As part of our great escape back to Somerset (hopefully), I need to get teh house ready to put on the market. It's an old cottage and there are a few thin render cracks. What's the best way to fill them as I'm going to paint the house when I've finished. Anyone had similar issues and know what to use?


----------



## RogerS (30 Aug 2009)

Is this on the outside wall, Rob? I'd be inclined to use a small amount of decorators caulk on the end of a finger. Don't use too much as the smoothness after you've spread it in is a bit obvious. Are you sure that the masonry paint won't fill them in? Or simply get some polyfilla on a pad and squidge it in.

Key thing to remember - you're not doing it to win any awards or for yourself!! I know that it goes against the grain and we all like to do a good job but, believe me, it's not worth it!


----------



## cornucopia (30 Aug 2009)

the best way is to use an exterior filler- toupret do a brillant flexible one or theres dulux trades ready mixed weathershield filler.
rake the crack out to remove any loose then apply it firmly into the crack.


----------



## RogerS (30 Aug 2009)

cornucopia":3mfxko7g said:


> the best way is to use an exterior filler- toupret do a brillant flexible one or theres dulux trades ready mixed weathershield filler.
> rake the crack out to remove any loose then apply it firmly into the crack.



I agree but if it's only to tart the property up prior to sell then why go to all the extra work? Guess it also depends on the width of the cracks.


----------



## Rob_H (30 Aug 2009)

The cracks are too big, mainly hairline but a couple a bit wider than others.
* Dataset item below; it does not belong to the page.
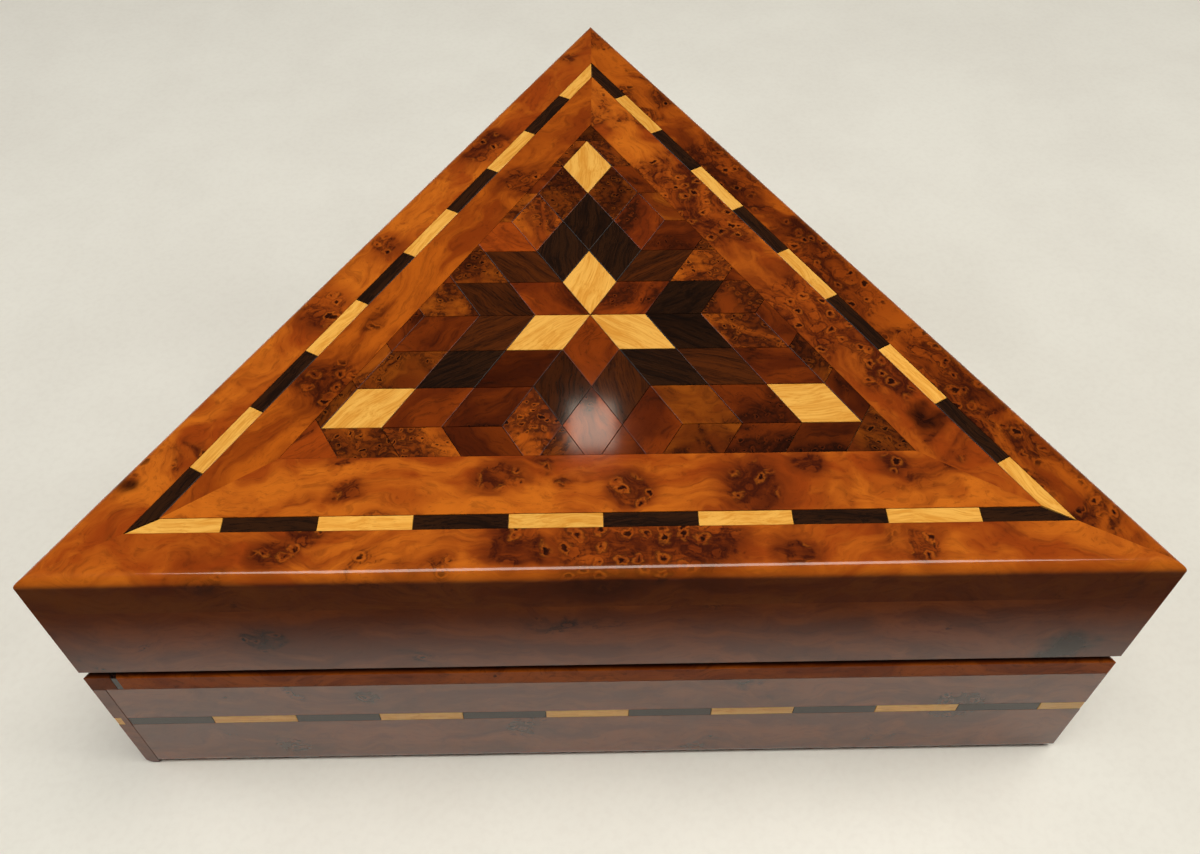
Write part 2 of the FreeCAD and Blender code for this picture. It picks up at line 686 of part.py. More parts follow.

I've tried covering with masonry paint but a couple reappeared after a few weeks - being a fens property I suppose I have to expect some movement.


----------



## Derek Willis. (31 Aug 2009)

Small hairline racks, use filler, blend in with a fine sponge, large cracks, open them up. coat with P.V.A. fill with fine sand and cement 3-1 with P.V.A. added, fill, smooth over as before, this will ensure that the filling will not shrink and drop out.
derek.


----------



## RogerS (31 Aug 2009)

Rob_H":3ek3hnmt said:


> The cracks are too big, mainly hairline but a couple a bit wider than others. I've tried covering with masonry paint but a couple reappeared after a few weeks - being a fens property I suppose I have to expect some movement.



You might like to give Farrow & Ball technical dept for their advice as to the best paint to avoid the hairline cracks re-appearing. They do do a lime based paint IIRC which might be more flexible.


----------